Diventato principe ereditario il 22 giugno 2017 a seguito di una rivoluzione di palazzo orchestrata da suo padre, Mohammad bin Salman ha continuato l’intervento militare nel contesto della guerra civile yemenita e ha posto in essere una purga senza precedenti. Dozzine di principi, uomini d’affari, ministri sono stati arrestati e in seguito licenziati.



Sia le conseguenze dell’intervento in Yemen sia la natura autoritaria dell’epurazione sono state apertamente criticate in Occidente, inducendo i servizi di intelligence tedeschi a dichiarare pubblicamente la loro preoccupazione per la politica impulsiva di bin Salman, nonostante il fatto che, almeno in apparenza, il Principe ereditario avesse promosso un’immagine di leader riformatore. A tal proposito basti pensare al suo programma di trasformazione del Paese noto come Vision 2030, destinata a diversificare l’economia del paese.



Ma il 2 ottobre 2018, in seguito al caso del giornalista Jamal Khashoggi, assassinato nel consolato saudita a Istanbul, l’immagine del Regno saudita è stata alquanto compromessa. Infatti sette dei 15 sospettati nell’assassinio di Khashoggi sarebbero guardie del corpo del Principe. Inoltre la stampa americana conferma – dietro indicazione della Cia – che proprio il Principe ereditario ne avrebbe ordinato l’arresto e l’assassinio. Non solo: l’uccisione di Khashoggi ha inciso sull’International Investment Forum in Arabia Saudita (il “Davos del deserto”), che ha avuto luogo poche settimane dopo l’assassinio.

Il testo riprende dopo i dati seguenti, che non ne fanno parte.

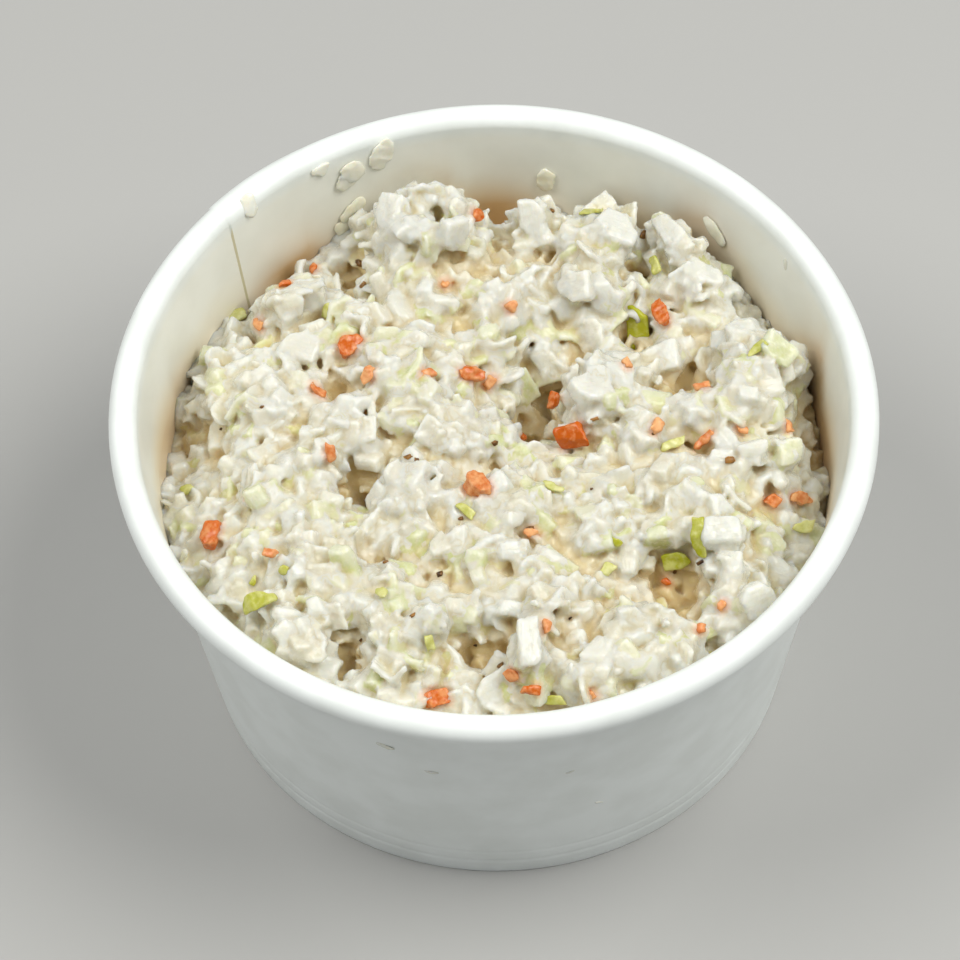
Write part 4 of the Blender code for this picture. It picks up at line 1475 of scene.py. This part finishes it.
class COLESLAW_OT_pepper(bpy.types.Operator):
    """Sets specks of pepper and seed on the heap and the wall"""

    bl_idname = "coleslaw.pepper"
    bl_label = "Pepper"

    def execute(self, context):
        settings = context.scene.slaw_settings
        material = moist_food("ground_pepper", settings.pepper, "#A8783C", 0.5, 0.3, 0.1)
        specks = bedded(SPECKS, speck, surface_tree("coleslaw_heap"), 23, 0.35)
        specks += bedded(WALL_DOTS, speck, surface_tree("paper_sleeve"), 26, 0.35)
        joined_bits("pepper_specks", specks, material)
        return {"FINISHED"}


class COLESLAW_OT_wall(bpy.types.Operator):
    """Sticks scraps of cabbage and drops of dressing to the cup's wall, inside and outside"""

    bl_idname = "coleslaw.wall"
    bl_label = "Scraps on the wall"

    def execute(self, context):
        material = moist_food("wet_scraps", linear("#E6E1C8"), "#ECEADD", 1.5, 0.2, 1.0)
        scraps = laid_on_wall(bedded(WALL_SCRAPS, wet_scrap, surface_tree("paper_sleeve"), 24, 0.5))
        joined_bits("wall_scraps", scraps, material)
        return {"FINISHED"}


class COLESLAW_PT_panel(bpy.types.Panel):
    """Lists what the coleslaw is built from"""

    bl_idname = "COLESLAW_PT_panel"
    bl_label = "Coleslaw"
    bl_space_type = "VIEW_3D"
    bl_region_type = "UI"
    bl_category = "Coleslaw"

    def draw(self, context):
        for settings in (context.scene.cup_settings, context.scene.slaw_settings):
            box = self.layout.box()
            for key in settings.__annotations__:
                box.prop(settings, key)
        for step in STEPS:
            self.layout.operator(step.bl_idname)


STEPS = (
    COLESLAW_OT_studio,
    COLESLAW_OT_paper_cup,
    COLESLAW_OT_heap,
    COLESLAW_OT_carrot,
    COLESLAW_OT_leaf,
    COLESLAW_OT_pepper,
    COLESLAW_OT_wall,
)
CLASSES = (CupSettings, SlawSettings, *STEPS, COLESLAW_PT_panel)


def register():
    for cls in CLASSES:
        bpy.utils.register_class(cls)
    bpy.types.Scene.cup_settings = PointerProperty(type=CupSettings)
    bpy.types.Scene.slaw_settings = PointerProperty(type=SlawSettings)


def unregister():
    del bpy.types.Scene.slaw_settings
    del bpy.types.Scene.cup_settings
    for cls in reversed(CLASSES):
        bpy.utils.unregister_class(cls)


def main():
    noise.seed_set(NOISE_SEED)
    register()
    bpy.ops.coleslaw.studio()
    bpy.ops.coleslaw.paper_cup()
    bpy.ops.coleslaw.heap()
    bpy.ops.coleslaw.carrot()
    bpy.ops.coleslaw.leaf()
    bpy.ops.coleslaw.pepper()
    bpy.ops.coleslaw.wall()


if __name__ == "__main__":
    main()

Del resto, lo stesso ministro saudita per l’Energia, Khaled Al-Faleh, non ha potuto nascondere l’imbarazzo del suo governo, quando nel suo discorso di apertura al Forum ha dichiarato che il Regno “sta attraversando giorni difficili”. Anche l’economia saudita è stata direttamente interessata, con il Tadawul (indice del mercato azionario dell’Arabia Saudita) che aveva mostrato forti cali in seguito alle rivelazioni su Khashoggi.

Ebbene, se già la monarchia saudita aveva riferito di aver speso 16 milioni di dollari tra il 2 ottobre 2017 e il 2 ottobre 2018 per operazioni con influencer negli Stati Uniti, nell’anno successivo alla morte di Khashoggi i sauditi hanno investito oltre 30 milioni di dollari. È quindi ovvio che le spese di lobbying negli Usa, in nome degli interessi dell’Arabia Saudita, sono aumentate notevolmente dopo la morte di Jamal Khashoggi. Mentre alcune società hanno cercato di prendere le distanze dalle controversie di Khashoggi e dalle accuse di violazioni dei diritti umani, altri influencer hanno colto l’occasione per negoziare contratti vantaggiosi.

Una delle società più pagate è la Sonoran Policy Group, società di lobbying fondata da Robert Stryk, consigliere di Trump durante la sua campagna elettorale. La società ha ricevuto 5,4 milioni di dollari per “servizi di consulenza”.

Un’altra società di lobby pro-sauditi è certamente la MSL Group, che ha ricevuto più di 18,8 milioni di dollari tra ottobre 2018 e gennaio 2019.

Inoltre, nell’ottobre 2018, pochi giorni dopo l’assassinio di Khashoggi, Twitter ha posto in essere, poi bloccata, una campagna a favore del Regno Saudita.

In ultima analisi, nonostante lo shock dell’affare Khashoggi e le successive condanne occidentali, l’Arabia Saudita è in gran parte sfuggita alla punizione che gli è stata promessa dai media anche grazie a un’ampia e articolata campagna di Guerra di disinformazione.

Infatti, un anno dopo gli eventi, le ripercussioni legate al caso Khassogi sono praticamente assenti. Ma se tutto ciò è potuto accadere, dipende anche dal fatto che l’Arabia Saudita è uno dei maggiori produttori di petrolio al mondo e, soprattutto, uno principali acquirenti di armi dai paesi occidentali.